Aging bacteria could be useful to science, according to reports in news@nature, Science News and ScienceNOW, 1 Feb 2005.
Because bacteria reproduce by dividing into two apparently identical cells, which in turn divide into two identical cells, they have been considered to be immortal. However, a recent study of E. coli bacteria indicates they undergo the same slowdown in cellular processes seen in other types of cells that undergo an aging process and eventually die. E coli bacteria are shaped like rods and when they reproduce they split across the middle, so that each new cell has one end, or tip, from the original cell and a newly generated tip. When these cells next divide, one daughter cell will inherit the “old” tip, and the other daughter cell will inherit the “new” tip.
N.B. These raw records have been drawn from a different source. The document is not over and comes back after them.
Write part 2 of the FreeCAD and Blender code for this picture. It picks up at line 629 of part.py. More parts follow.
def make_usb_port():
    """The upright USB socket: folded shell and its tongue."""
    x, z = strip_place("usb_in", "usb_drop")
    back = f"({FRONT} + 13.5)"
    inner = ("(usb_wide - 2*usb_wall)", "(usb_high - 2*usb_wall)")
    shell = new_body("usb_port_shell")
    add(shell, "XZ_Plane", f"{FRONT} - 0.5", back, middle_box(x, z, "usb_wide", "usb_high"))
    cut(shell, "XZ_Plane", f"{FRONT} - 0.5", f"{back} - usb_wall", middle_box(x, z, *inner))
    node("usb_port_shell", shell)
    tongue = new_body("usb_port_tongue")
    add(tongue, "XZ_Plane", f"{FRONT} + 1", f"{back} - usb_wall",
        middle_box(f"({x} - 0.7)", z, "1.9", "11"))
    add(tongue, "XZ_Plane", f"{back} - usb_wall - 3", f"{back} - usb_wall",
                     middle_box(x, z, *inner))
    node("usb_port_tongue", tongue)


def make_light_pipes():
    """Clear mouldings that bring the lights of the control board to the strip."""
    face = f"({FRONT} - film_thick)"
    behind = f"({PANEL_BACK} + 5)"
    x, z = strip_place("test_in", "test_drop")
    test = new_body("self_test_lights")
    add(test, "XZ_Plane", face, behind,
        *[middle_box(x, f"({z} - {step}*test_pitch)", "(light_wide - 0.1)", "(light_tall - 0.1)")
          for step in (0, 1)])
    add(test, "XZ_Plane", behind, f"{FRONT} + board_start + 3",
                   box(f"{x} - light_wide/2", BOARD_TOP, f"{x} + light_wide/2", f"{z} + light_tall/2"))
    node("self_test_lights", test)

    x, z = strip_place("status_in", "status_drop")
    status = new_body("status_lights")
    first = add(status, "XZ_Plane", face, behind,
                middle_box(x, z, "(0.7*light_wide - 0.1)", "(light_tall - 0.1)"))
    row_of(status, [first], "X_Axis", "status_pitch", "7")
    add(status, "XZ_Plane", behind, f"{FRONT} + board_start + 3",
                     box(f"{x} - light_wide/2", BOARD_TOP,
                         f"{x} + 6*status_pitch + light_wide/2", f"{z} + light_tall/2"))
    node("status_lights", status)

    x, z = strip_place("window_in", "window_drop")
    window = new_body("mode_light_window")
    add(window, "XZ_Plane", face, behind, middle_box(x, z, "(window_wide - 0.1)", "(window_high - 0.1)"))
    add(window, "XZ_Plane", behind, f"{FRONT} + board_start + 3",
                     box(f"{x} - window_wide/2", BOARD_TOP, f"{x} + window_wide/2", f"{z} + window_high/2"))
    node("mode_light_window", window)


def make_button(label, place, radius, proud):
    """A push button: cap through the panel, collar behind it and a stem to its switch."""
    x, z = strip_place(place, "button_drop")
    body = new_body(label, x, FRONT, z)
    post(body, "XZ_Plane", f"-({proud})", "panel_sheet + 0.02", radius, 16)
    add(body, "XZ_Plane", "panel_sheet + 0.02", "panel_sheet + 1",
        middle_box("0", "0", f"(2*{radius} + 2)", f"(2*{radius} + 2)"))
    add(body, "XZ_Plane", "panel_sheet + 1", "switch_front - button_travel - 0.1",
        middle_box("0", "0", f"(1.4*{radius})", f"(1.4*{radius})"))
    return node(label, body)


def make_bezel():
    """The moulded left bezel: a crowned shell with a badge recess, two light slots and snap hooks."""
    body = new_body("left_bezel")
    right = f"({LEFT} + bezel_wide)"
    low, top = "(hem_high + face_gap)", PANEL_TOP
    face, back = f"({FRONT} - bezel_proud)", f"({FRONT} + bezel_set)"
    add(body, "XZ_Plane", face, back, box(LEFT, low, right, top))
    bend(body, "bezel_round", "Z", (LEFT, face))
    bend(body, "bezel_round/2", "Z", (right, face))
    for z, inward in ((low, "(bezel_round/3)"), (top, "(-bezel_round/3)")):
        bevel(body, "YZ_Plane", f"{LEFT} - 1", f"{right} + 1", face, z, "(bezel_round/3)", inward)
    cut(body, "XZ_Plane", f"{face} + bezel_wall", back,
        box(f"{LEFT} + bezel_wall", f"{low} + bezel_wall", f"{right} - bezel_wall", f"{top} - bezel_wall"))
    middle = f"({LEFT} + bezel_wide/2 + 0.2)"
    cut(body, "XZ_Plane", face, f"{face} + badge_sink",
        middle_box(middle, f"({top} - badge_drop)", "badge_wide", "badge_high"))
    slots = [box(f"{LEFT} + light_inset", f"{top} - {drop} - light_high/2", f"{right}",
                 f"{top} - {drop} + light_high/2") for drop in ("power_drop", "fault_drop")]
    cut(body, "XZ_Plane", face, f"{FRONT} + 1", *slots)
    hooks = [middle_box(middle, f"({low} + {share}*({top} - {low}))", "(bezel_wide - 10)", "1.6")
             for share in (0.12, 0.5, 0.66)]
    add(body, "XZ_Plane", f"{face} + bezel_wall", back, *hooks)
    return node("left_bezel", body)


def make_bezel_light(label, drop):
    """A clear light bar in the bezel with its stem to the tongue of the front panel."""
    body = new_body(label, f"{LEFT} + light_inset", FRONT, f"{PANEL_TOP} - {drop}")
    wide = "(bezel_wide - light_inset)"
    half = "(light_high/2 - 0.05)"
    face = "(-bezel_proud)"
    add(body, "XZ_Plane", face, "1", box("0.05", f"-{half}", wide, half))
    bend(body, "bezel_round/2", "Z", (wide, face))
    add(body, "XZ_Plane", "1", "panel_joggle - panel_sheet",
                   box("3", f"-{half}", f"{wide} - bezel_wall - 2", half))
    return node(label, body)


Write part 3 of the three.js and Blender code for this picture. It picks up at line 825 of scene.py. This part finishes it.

Eric Stewart, a microbiologist at the French medical research institute INSERM, analysed images of bacteria multiplying on a microscope slide. Using a computer program he was able to identify the tips of bacterial cells and track the reproduction rate of each newly formed cell. Cells that inherited older tips grew and reproduced more slowly than cells that inherited younger tips. The bigger the difference in age between the inherited tip and the newly generated tip, the slower the growth rate became. Scientists who study aging are hoping to use E. coli to study the aging process and understand how it is regulated.
Editorial Comment: This study is a sober reminder that we live in a world where all living organisms are subject to decay and death. The aging process begins when complex biological systems start to break down and eventually become simple chemical mixes at death.
This fits well with a Biblical history of a perfect created world which degenerated following the fall and Noah’s flood. This observed trend from complex to simple in even the simplest life forms, is however a major hurdle for claims that the world evolved from simple non-life chemical mixes to complex living systems.